The data =
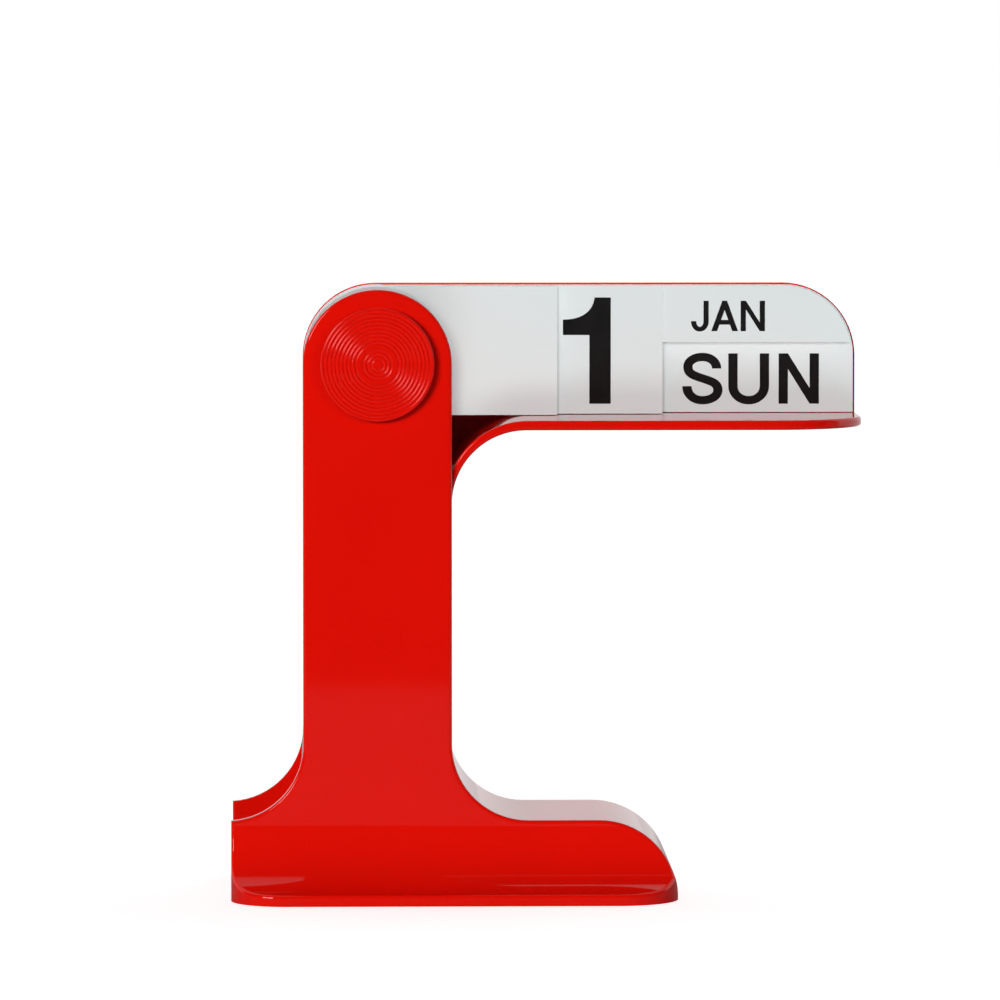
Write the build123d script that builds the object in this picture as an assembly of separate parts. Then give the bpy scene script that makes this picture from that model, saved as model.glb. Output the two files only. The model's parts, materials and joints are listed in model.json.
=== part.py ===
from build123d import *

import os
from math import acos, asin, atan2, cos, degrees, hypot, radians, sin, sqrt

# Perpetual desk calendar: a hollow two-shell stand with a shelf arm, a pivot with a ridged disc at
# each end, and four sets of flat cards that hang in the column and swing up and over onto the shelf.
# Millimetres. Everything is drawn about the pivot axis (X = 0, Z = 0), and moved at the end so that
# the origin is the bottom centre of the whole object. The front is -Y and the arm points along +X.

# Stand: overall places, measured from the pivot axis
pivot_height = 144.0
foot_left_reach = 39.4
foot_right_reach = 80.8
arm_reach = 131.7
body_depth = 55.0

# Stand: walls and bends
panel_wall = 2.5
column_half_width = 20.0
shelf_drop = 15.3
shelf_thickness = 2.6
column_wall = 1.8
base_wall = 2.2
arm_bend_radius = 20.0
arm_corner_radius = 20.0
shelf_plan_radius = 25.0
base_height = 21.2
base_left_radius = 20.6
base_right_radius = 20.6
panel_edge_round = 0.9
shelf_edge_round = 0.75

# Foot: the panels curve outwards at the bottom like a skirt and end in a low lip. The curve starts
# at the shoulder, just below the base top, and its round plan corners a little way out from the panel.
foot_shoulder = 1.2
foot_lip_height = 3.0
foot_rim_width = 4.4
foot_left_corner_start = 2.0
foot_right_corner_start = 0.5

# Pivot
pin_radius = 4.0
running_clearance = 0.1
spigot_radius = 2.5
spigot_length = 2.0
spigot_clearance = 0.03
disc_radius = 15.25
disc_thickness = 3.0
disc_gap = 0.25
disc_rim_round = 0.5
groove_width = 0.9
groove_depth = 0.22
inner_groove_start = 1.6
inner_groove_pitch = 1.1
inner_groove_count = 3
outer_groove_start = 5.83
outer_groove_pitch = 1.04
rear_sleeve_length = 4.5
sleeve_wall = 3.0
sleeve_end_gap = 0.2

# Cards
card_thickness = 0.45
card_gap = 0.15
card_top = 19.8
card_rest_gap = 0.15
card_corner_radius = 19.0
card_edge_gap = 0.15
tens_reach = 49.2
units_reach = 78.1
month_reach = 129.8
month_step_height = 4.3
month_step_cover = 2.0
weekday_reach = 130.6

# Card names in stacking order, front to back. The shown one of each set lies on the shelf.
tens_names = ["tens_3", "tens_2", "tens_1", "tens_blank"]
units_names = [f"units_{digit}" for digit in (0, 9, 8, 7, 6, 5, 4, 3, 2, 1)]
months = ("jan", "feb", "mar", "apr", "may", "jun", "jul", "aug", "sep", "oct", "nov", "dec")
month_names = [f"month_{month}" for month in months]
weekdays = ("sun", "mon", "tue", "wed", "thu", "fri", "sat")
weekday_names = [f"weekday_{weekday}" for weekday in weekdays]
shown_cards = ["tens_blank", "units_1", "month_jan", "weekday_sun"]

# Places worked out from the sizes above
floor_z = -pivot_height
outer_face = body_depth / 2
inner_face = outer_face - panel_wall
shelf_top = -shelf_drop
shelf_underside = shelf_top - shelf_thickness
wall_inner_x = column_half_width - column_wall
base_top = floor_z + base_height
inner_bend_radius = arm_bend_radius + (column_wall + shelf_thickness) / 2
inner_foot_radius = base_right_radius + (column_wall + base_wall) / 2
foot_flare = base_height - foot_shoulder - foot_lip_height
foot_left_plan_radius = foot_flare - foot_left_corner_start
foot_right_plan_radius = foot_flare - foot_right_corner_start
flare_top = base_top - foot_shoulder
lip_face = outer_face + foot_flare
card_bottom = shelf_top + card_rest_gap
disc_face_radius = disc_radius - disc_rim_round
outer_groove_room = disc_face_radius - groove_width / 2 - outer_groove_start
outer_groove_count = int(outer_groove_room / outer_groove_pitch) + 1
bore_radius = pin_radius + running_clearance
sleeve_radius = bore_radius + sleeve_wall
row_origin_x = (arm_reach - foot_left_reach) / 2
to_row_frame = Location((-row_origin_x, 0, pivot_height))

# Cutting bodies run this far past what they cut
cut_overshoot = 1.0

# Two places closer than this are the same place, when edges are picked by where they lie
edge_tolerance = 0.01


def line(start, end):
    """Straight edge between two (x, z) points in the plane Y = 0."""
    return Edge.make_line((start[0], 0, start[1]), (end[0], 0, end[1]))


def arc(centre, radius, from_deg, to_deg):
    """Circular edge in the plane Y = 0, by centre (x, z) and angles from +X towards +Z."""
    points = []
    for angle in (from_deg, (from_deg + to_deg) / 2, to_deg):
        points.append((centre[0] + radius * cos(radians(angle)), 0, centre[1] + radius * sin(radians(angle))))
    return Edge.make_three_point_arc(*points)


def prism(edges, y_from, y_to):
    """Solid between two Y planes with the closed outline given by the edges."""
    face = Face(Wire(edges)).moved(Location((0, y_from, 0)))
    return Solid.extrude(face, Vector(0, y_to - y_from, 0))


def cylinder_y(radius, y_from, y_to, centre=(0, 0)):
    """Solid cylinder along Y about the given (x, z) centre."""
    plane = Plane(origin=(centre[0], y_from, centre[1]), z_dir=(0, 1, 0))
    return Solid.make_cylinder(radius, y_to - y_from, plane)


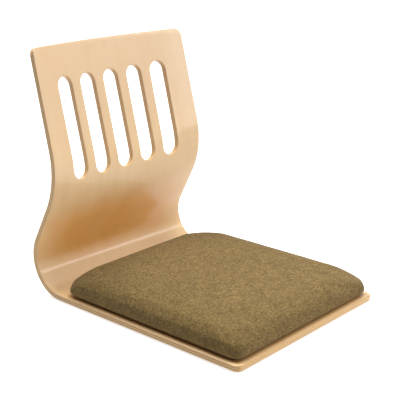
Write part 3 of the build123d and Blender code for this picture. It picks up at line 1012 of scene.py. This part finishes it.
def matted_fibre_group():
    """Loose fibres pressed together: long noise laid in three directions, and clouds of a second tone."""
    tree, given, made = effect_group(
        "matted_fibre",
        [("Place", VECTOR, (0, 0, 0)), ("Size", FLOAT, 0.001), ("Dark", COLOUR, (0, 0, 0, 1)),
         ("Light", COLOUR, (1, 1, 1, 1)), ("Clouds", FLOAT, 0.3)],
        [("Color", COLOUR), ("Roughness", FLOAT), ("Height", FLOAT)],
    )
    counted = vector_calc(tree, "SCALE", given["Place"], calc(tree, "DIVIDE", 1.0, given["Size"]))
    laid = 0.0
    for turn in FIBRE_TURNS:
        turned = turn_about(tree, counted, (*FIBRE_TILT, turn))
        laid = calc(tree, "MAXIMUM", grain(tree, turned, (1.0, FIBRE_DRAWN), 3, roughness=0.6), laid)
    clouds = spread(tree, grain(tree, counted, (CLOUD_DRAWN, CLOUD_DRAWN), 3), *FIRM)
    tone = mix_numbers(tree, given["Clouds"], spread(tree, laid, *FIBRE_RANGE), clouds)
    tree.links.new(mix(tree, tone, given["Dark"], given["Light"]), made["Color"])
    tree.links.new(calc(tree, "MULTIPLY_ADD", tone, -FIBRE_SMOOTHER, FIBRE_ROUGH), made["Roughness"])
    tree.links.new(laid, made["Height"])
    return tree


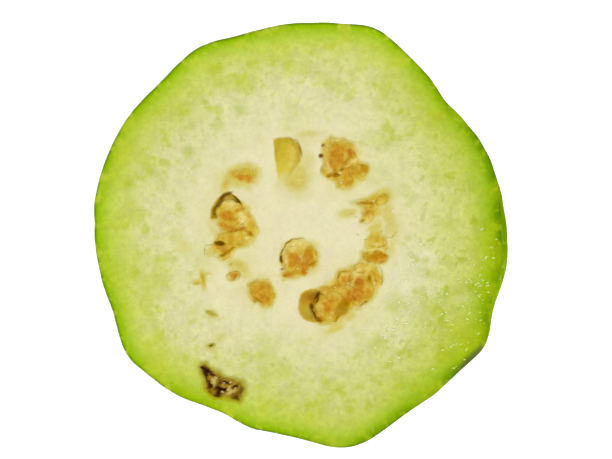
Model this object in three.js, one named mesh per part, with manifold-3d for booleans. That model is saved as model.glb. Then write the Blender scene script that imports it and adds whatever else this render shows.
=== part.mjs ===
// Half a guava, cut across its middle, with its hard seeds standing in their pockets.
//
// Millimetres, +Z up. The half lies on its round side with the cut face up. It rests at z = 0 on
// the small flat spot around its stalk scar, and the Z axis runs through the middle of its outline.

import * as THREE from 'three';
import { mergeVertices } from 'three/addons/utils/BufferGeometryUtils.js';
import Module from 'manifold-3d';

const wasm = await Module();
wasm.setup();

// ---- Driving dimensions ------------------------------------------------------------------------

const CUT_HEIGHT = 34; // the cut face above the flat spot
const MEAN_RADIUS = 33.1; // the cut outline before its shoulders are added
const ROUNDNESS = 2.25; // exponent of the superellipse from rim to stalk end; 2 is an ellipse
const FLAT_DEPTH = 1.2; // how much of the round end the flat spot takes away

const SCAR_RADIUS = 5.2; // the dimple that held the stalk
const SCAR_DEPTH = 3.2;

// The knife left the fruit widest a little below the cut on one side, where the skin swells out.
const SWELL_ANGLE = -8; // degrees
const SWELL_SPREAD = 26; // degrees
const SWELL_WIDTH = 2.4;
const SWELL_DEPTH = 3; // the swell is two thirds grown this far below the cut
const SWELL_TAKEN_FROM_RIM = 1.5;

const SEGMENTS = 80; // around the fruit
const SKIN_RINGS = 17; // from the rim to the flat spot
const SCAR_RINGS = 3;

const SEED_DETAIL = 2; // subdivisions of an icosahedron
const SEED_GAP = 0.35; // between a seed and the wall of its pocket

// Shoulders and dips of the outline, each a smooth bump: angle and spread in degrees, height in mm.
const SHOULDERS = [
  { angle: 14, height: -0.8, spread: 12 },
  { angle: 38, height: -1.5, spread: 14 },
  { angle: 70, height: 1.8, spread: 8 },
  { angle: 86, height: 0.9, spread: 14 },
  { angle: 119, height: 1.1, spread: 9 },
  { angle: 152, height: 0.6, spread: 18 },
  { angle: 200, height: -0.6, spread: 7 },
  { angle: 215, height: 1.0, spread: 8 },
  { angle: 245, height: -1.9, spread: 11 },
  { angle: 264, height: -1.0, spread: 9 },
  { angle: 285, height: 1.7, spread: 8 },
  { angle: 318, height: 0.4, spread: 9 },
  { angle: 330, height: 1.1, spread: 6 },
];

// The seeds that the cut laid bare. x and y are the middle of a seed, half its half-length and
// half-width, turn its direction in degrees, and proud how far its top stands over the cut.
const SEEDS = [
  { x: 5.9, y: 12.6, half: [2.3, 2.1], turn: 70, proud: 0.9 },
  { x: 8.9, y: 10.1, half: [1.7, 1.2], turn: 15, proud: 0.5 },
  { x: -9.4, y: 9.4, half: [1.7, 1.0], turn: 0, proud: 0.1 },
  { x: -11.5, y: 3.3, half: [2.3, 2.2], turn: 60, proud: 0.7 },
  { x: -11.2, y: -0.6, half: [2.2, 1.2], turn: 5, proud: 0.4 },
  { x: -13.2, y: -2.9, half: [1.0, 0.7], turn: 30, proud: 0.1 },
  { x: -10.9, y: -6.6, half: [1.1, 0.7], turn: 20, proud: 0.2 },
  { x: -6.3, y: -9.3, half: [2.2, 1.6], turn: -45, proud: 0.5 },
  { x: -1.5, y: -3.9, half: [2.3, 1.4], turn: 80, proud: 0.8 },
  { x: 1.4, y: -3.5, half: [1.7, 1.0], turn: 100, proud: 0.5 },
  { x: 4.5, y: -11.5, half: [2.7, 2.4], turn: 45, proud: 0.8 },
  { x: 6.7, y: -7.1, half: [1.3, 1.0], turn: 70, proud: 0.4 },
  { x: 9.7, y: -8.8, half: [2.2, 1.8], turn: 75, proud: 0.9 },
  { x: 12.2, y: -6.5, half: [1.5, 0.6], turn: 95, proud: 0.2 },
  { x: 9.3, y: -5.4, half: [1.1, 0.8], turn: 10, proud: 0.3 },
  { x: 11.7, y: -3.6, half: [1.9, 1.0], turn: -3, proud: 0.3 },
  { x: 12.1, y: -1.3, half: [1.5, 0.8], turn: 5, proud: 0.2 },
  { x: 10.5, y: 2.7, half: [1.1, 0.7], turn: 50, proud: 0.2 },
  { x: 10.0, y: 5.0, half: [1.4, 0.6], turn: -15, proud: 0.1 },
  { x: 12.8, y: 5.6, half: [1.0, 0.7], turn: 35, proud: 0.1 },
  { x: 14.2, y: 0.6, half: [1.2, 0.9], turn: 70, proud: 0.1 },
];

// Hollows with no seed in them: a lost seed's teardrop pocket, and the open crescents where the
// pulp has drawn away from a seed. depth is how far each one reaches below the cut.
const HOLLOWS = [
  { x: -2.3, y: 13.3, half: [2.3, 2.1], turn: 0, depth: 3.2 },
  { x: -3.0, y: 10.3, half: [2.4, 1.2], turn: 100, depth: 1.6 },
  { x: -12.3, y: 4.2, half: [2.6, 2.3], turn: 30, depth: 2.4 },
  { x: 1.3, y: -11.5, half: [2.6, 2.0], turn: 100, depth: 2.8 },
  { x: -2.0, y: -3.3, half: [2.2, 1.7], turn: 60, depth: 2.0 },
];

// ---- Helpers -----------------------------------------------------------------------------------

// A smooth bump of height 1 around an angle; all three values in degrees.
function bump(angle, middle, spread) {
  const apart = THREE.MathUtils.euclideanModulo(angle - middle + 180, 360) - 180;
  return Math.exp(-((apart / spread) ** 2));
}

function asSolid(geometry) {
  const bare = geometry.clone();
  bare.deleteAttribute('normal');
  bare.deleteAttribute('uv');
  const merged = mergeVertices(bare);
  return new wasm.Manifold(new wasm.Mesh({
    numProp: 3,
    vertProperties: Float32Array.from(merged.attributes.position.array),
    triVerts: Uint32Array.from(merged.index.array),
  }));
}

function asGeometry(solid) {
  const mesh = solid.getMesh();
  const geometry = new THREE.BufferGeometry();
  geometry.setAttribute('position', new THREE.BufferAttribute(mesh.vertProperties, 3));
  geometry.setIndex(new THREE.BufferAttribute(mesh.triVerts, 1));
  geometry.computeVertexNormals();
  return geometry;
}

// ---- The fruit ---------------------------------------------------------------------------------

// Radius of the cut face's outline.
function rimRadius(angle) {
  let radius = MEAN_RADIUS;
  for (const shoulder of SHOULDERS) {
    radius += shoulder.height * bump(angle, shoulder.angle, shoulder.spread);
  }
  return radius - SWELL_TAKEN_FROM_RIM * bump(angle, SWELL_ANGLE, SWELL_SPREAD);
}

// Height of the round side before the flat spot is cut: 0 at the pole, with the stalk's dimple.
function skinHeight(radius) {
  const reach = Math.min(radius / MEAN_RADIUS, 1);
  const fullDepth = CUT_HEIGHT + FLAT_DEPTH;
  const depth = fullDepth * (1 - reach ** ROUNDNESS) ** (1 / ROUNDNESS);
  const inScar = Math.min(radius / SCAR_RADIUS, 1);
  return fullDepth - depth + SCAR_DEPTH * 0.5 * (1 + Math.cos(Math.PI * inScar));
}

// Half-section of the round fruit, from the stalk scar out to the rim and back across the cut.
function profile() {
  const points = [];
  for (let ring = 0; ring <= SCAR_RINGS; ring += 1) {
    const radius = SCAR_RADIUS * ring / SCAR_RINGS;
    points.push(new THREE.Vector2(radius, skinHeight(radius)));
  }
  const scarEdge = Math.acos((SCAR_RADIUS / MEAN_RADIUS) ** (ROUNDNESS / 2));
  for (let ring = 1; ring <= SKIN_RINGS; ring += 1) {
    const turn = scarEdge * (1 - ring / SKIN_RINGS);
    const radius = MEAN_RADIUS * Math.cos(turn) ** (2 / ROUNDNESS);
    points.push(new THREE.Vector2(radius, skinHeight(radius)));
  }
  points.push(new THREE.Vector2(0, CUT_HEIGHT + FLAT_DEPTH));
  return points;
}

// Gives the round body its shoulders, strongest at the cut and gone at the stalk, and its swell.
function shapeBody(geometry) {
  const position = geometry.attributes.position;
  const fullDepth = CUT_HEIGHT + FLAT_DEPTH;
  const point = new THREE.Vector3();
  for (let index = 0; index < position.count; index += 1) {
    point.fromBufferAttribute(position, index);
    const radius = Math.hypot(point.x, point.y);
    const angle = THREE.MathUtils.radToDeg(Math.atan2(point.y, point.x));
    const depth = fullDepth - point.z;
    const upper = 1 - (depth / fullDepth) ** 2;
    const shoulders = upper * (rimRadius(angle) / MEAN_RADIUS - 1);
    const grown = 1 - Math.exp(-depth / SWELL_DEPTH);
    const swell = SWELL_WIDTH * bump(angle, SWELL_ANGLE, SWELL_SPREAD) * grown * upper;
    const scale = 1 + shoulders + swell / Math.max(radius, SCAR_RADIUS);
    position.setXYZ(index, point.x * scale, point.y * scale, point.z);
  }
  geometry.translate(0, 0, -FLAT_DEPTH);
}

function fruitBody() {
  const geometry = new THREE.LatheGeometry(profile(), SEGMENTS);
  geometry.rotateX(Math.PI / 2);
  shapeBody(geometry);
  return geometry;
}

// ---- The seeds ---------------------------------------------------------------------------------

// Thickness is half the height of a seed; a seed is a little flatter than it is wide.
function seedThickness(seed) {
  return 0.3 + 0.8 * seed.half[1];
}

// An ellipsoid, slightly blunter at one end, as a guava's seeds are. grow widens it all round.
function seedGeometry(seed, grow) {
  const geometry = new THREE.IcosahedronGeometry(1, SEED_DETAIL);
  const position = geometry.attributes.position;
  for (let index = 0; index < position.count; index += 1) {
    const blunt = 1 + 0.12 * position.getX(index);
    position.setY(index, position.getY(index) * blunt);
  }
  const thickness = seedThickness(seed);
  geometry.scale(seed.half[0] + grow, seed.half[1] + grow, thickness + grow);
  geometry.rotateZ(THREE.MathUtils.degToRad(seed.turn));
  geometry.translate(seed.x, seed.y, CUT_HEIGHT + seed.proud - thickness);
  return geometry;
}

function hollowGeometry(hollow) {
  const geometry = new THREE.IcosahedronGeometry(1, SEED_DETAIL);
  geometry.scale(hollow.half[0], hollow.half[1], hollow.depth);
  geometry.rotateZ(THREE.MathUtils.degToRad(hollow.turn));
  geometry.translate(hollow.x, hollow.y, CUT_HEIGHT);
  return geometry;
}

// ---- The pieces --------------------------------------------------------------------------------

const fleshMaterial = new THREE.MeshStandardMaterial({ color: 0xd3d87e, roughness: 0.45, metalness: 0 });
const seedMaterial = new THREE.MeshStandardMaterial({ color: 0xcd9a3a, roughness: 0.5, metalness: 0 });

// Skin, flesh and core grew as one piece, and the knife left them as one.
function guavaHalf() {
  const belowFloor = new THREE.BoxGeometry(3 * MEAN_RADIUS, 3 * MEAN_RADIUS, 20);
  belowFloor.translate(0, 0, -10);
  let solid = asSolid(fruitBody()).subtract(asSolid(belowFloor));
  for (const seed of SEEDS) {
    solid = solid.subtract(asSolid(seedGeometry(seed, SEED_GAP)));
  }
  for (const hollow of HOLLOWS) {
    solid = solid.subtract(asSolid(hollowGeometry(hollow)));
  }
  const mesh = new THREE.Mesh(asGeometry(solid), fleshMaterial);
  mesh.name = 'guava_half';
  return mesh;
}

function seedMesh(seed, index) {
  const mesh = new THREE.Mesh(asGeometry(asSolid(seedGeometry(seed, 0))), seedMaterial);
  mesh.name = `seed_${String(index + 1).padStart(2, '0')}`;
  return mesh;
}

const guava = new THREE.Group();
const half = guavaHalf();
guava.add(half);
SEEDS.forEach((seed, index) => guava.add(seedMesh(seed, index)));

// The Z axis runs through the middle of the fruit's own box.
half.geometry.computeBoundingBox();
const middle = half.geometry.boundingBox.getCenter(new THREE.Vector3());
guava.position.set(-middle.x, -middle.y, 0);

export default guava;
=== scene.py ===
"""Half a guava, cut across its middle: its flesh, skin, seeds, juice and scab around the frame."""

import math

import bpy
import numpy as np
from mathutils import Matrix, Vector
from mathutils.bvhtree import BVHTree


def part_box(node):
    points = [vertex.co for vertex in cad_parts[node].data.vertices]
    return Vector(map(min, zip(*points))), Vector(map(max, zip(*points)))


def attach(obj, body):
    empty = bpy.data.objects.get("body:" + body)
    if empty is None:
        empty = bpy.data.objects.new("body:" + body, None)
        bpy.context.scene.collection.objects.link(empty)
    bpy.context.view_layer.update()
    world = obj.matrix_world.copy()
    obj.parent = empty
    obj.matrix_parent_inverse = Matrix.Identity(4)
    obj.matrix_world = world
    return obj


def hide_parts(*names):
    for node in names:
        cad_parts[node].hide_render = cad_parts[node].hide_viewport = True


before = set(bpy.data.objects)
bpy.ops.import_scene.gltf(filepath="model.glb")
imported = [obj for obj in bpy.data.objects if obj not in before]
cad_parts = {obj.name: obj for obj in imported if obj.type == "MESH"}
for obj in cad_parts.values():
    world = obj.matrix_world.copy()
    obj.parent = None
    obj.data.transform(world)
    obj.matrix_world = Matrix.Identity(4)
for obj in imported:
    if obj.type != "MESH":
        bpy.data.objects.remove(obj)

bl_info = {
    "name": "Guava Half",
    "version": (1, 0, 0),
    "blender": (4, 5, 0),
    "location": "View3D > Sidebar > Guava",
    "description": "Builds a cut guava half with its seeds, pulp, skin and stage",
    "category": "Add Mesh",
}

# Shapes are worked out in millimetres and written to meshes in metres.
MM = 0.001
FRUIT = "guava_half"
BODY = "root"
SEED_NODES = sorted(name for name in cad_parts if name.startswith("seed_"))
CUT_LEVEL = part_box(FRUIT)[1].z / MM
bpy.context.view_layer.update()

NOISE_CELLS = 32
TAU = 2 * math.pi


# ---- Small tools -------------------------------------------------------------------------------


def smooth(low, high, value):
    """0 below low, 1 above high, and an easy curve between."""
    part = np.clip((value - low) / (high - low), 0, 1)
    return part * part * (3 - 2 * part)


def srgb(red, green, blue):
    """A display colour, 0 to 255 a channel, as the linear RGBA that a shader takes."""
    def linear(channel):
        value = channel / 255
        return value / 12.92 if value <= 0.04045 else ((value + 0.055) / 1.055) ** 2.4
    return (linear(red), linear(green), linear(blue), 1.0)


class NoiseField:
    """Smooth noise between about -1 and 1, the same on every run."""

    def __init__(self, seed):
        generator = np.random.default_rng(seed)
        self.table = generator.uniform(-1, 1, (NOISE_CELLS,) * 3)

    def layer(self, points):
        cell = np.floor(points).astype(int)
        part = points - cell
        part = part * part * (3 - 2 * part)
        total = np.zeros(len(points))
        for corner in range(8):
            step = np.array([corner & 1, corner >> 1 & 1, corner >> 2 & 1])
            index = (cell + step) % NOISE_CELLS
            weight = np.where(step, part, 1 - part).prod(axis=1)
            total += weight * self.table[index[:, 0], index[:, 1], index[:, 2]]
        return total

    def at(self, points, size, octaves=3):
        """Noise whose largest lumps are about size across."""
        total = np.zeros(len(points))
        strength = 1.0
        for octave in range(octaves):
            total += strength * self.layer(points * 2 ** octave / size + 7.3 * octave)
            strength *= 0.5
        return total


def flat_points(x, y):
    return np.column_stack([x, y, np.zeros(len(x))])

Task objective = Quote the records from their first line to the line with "body_depth = 55.0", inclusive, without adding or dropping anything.

Completed exercise =
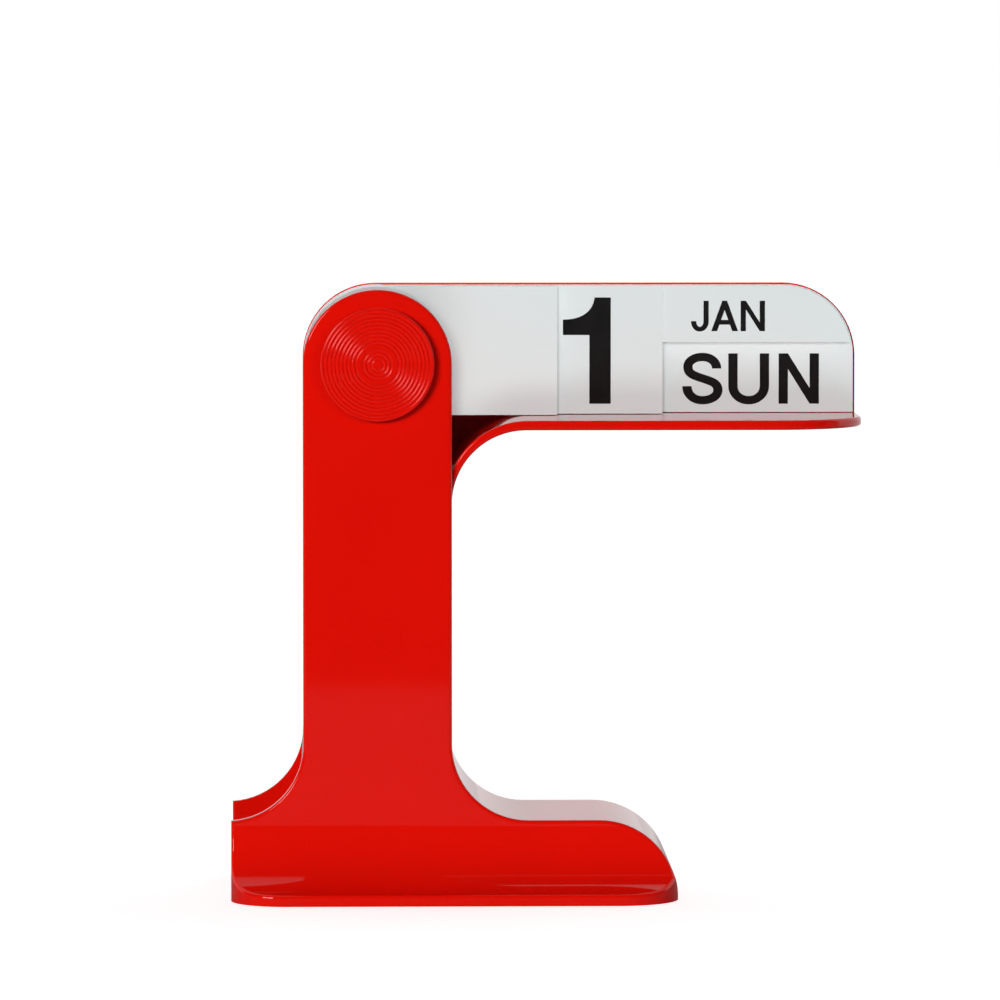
Write the build123d script that builds the object in this picture as an assembly of separate parts. Then give the bpy scene script that makes this picture from that model, saved as model.glb. Output the two files only. The model's parts, materials and joints are listed in model.json.
=== part.py ===
from build123d import *

import os
from math import acos, asin, atan2, cos, degrees, hypot, radians, sin, sqrt

# Perpetual desk calendar: a hollow two-shell stand with a shelf arm, a pivot with a ridged disc at
# each end, and four sets of flat cards that hang in the column and swing up and over onto the shelf.
# Millimetres. Everything is drawn about the pivot axis (X = 0, Z = 0), and moved at the end so that
# the origin is the bottom centre of the whole object. The front is -Y and the arm points along +X.

# Stand: overall places, measured from the pivot axis
pivot_height = 144.0
foot_left_reach = 39.4
foot_right_reach = 80.8
arm_reach = 131.7
body_depth = 55.0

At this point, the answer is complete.